I can embrace change.

As my mom's condition progresses, part of my caregiver role will require me to adapt my approach and expectations. There is a parallel here as this same adaptability is needed in order for my business to succeed.

Just like my mom's dementia will progress in unpredictable ways, the world of freelancing is constantly evolving and filled with unexpected challenges. Being adaptable will empower me to pivot my strategies and seek new ways to work through obstacles and go after new opportunities.

I can grow and learn.

I don't usually like change. But, I recognize that when I look at change as a growth opportunity, my opinion of it can transform. As I adapt to my mom's changing needs, I learn new skills that can help her, develop deeper empathy for her, and might even find some new hidden strengths within myself. 
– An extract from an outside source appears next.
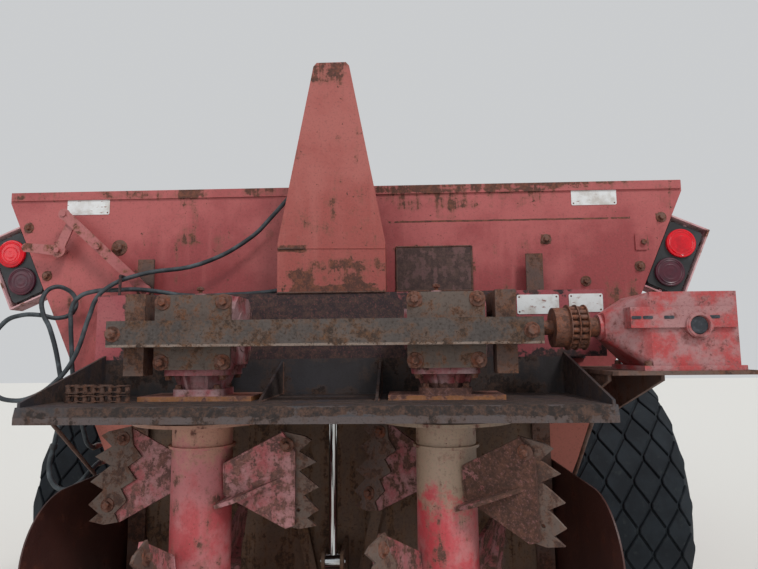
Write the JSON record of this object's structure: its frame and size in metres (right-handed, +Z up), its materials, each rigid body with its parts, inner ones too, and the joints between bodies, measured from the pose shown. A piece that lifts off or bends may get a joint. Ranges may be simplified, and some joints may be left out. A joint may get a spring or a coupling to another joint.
{
  "type": "manure spreader",
  "caption": "Towed rear-discharge manure spreader with a flared box, sliding gate, vertical beaters and a gate cylinder tower, parked on its jack.",
  "frame": {"origin": "ground level, at the middle of the machine's width and length", "axes": "+Z up, +Y forward to the drawbar, +X to the right seen from behind"},
  "size_m": [3.411, 7.131, 2.724],
  "materials": {
    "box_paint": "faded red paint with rust stains",
    "drive_paint": "red enamel, worn to grey and pink",
    "rusty_steel": "dark rust, matt",
    "gate_steel": "brown rust, matt",
    "tray_steel": "dark rust with dust, matt",
    "shield_paint": "dark maroon paint, matt",
    "chrome_rod": "polished",
    "bright_steel": "dull",
    "tyre": "weathered rubber",
    "black_plastic": "matt",
    "lamp_red": "clear red, glossy",
    "bracket_paint": "chalky pink paint",
    "hose_rubber": "satin"
  },
  "bodies": {
    "frame": {"rails": "rusty_steel", "cross_members": "rusty_steel", "axle": "rusty_steel", "tongue": "box_paint", "hitch_clevis": "rusty_steel", "jack_tube": "drive_paint", "box_side_left": "box_paint", "box_side_right": "box_paint", "front_wall": "box_paint", "rear_wall": "box_paint", "floor": "rusty_steel", "apron": "rusty_steel", "apron_shafts": "bright_steel", "gate_guides": "rusty_steel", "cylinder_barrel": "drive_paint", "tower": "box_paint", "head_beam": "rusty_steel", "tray": "tray_steel", "guard_channel": "rusty_steel", "guard_posts": "rusty_steel", "beater_gearboxes": "drive_paint", "gearbox_covers": "rusty_steel", "side_gearbox": "drive_paint", "gearbox_platform": "tray_steel", "beater_sill": "tray_steel", "side_shields": "shield_paint", "shield_braces": "rusty_steel", "lamp_brackets": "bracket_paint", "lamp_housings": "black_plastic", "lamp_lenses": "lamp_red", "shaft_bearings": "rusty_steel", "chain_case": "box_paint", "indicator_linkage": "drive_paint", "loose_chain": "rusty_steel", "hydraulic_pipes": "bright_steel", "hose_upper": "hose_rubber", "hose_lower": "hose_rubber"},
    "wheel_left": {"tyre_left": "tyre", "rim_left": "rusty_steel"},
    "wheel_right": {"tyre_right": "tyre", "rim_right": "rusty_steel"},
    "beater_left": {"beater_tube_left": "box_paint", "beater_paddles_left": "drive_paint", "beater_knives_left": "rusty_steel"},
    "beater_right": {"beater_tube_right": "box_paint", "beater_paddles_right": "drive_paint", "beater_knives_right": "rusty_steel"},
    "cross_drive": {"cross_shaft": "rusty_steel", "chain_coupler": "rusty_steel"},
    "line_drive": {"line_shaft": "bright_steel"},
    "pto_drive": {"pto_shaft": "black_plastic"},
    "gate_body": {"gate": "gate_steel", "cylinder_rod": "chrome_rod"},
    "jack_body": {"jack_leg": "bright_steel"}
  },
  "joints": [
    {"name": "wheel_left_spin", "type": "hinge", "parent": "frame", "child": "wheel_left", "pos_m": [-1.368, -1.2345, 0.8], "axis": [1, 0, 0], "continuous": true},
    {"name": "wheel_right_spin", "type": "hinge", "parent": "frame", "child": "wheel_right", "pos_m": [1.368, -1.2345, 0.8], "axis": [1, 0, 0], "continuous": true},
    {"name": "beater_left_spin", "type": "hinge", "parent": "frame", "child": "beater_left", "pos_m": [-0.375, -3.1795, 1], "axis": [0, 0, 1], "continuous": true},
    {"name": "beater_right_spin", "type": "hinge", "parent": "frame", "child": "beater_right", "pos_m": [0.375, -3.1795, 1], "axis": [0, 0, 1], "continuous": true},
    {"name": "cross_shaft_spin", "type": "hinge", "parent": "frame", "child": "cross_drive", "pos_m": [0, -3.1795, 1.738], "axis": [1, 0, 0], "continuous": true},
    {"name": "line_shaft_spin", "type": "hinge", "parent": "frame", "child": "line_drive", "pos_m": [1.165, -0.7345, 1.738], "axis": [0, 1, 0], "continuous": true},
    {"name": "pto_spin", "type": "hinge", "parent": "frame", "child": "pto_drive", "pos_m": [0, 2.6655, 0.765], "axis": [0, 1, 0], "continuous": true},
    {"name": "gate_slide", "type": "slide", "parent": "frame", "child": "gate_body", "axis": [0, 0, 1], "range_m": [0, 0.62]},
    {"name": "jack_slide", "type": "slide", "parent": "frame", "child": "jack_body", "axis": [0, 0, 1], "range_m": [0, 0.3]}
  ],
  "couplings": [
    {"joint": "beater_right_spin", "follows": "beater_left_spin", "ratio": -1},
    {"joint": "cross_shaft_spin", "follows": "beater_left_spin", "ratio": 1},
    {"joint": "line_shaft_spin", "follows": "beater_left_spin", "ratio": 1},
    {"joint": "pto_spin", "follows": "beater_left_spin", "ratio": 1.5}
  ]
}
This seems to mirror my new journey as an entrepreneur, where each challenge can be a chance to learn. By welcoming the unknown, I am expanding my skillset, refining my problem-solving abilities, and developing the resilience I need for long-term success.

I can find joy in the present and the simple.

While change is typically unsettling for me, I find that it can still open the door to some unexpected joys. My mom's simple act of eating with her fingers, despite the "disgust" it might initially evoke, reminds me to look for happiness in the little things. 

In my business, it's not just about the final edits I provide, the published article, or the landed project. It's about my growth, learning, and the unexpected connections I will make along the way. It's about finding joy in the present, in the process of discovery, and in the simple act of refining words that have the power to touch and move.